Before I get into an example where agile is too much, let me say that of what I know I think Hashrocket’s process is great. I know they care a lot and have deliberated on their process and continue to do so. Out of the four, Hashrocket appears to have the most robust agile process and they ‘stick to their guns’ in not wanting to compromise. I would liken Hashrocket’s process to the ‘cadillac’ of agile consulting practices.

So in what context would a full on agile process be too much? I can think of one that I recently encountered with one of my clients. The situation was this client was a boot-strapping startup. They paid a recent college grad to create their product and he got it 95% done. The problem was a few things weren’t finished and the visual aspect of the site was weak. I was asked to redesign the look to be fresh, clean and modern; essentially to appeal to a younger audience. I was also asked to get it deployed, make some minor enhancements and fix a couple bugs. He was on a shoe-string budget and the amount of effort came to 3 weeks of part-time work. The ultimate business goal was to make the app demo ready; a minimum viable product (MVP). He just needed to pitch the app to potential advertisers in the system to start getting traction.

After looking over the app, I had never seen code with such a high wtfpm (WTFs per minute). There were zero tests, strangely structured object model, many Rails conventions utterly violated and so on. The app worked though with the exception of a couple minor bugs.

This is a context where a full agile process would not be appropriate. What this client really needed was a ‘moped’, not a ‘cadillac’. Yes, it needed the tests to be written. Yes, many parts of the codebase needed to be refactored. Matter of fact, a full rewrite might actually be the cheapest course of action that delivers the best long term value. The client wanted all of this however, he could not afford it today. He could only afford to get the app into a high quality demo state.

To insist that a pair of programmers should be assigned, spend a week’s worth of time story carding and write a full test suite would have given this client nothing today. He would not be able to demo his product and thus he’d get zero business value in the short term. His business need was a high quality demo so that he can build a future for his business.

So what’s the downside of not doing full on agile in his situation? The app will be difficult to maintain. There will likely be more bugs and no way to catch regression issues as changes are made. However, those two issues already exist so there’s no change to what he has now. The code quality will remain very low but if it works there’s no loss of business value as it stands today. It turns out that doing these things now would provide zero business value, but it would provide great value for when he moves forward building on his application. However, that is in the future and that is a future this client would never see if he doesn’t get his demo up and running.

What is better for his business is to get to his MVP with as little of effort. Then inform the client of the future cost (technical debt) of not addressing the issues that exist. Once his demo gets traction then he’ll have a budget to start addressing his needs and provide a better quality codebase for the future. That is what he needs today and I would be doing this client a great disservice if I didn’t provide these things and just these things.

What I do know is that there are situations where a business cannot afford a full on agile process.

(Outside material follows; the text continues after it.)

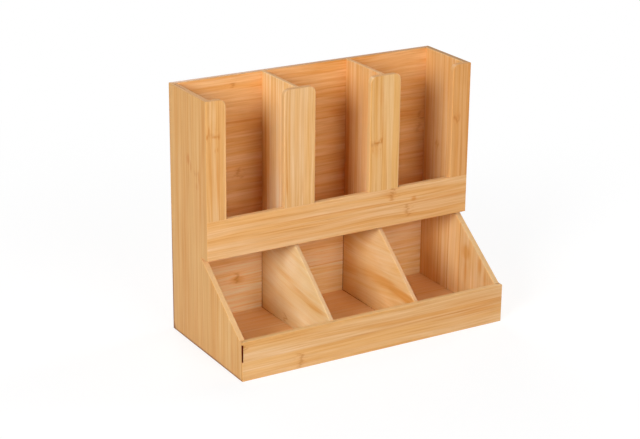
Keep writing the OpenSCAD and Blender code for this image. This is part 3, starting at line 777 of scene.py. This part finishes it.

It may also be the case that their needs also don’t justify the process even if they had the money. The cost-benefit ratio for their situation simply does not warrant it. In the future this will make sense but today it does not. Context is king and in this case we have to look at a lighter weight process to help the client.

While I can understand that many consultants would not want this sort of project, they exist. Who knows, his application may become the next eBay. We simply do not know. As a consultant I care more about meeting the client’s needs than insisting on a process that might not be appropriate. Knowing when to use the tools in your toolkit is more important than always insisting on the same 5 tools for every job. Perhaps you can do 95% of jobs with those 5 tools but if you only need one tool, then it’s just fine to use only that.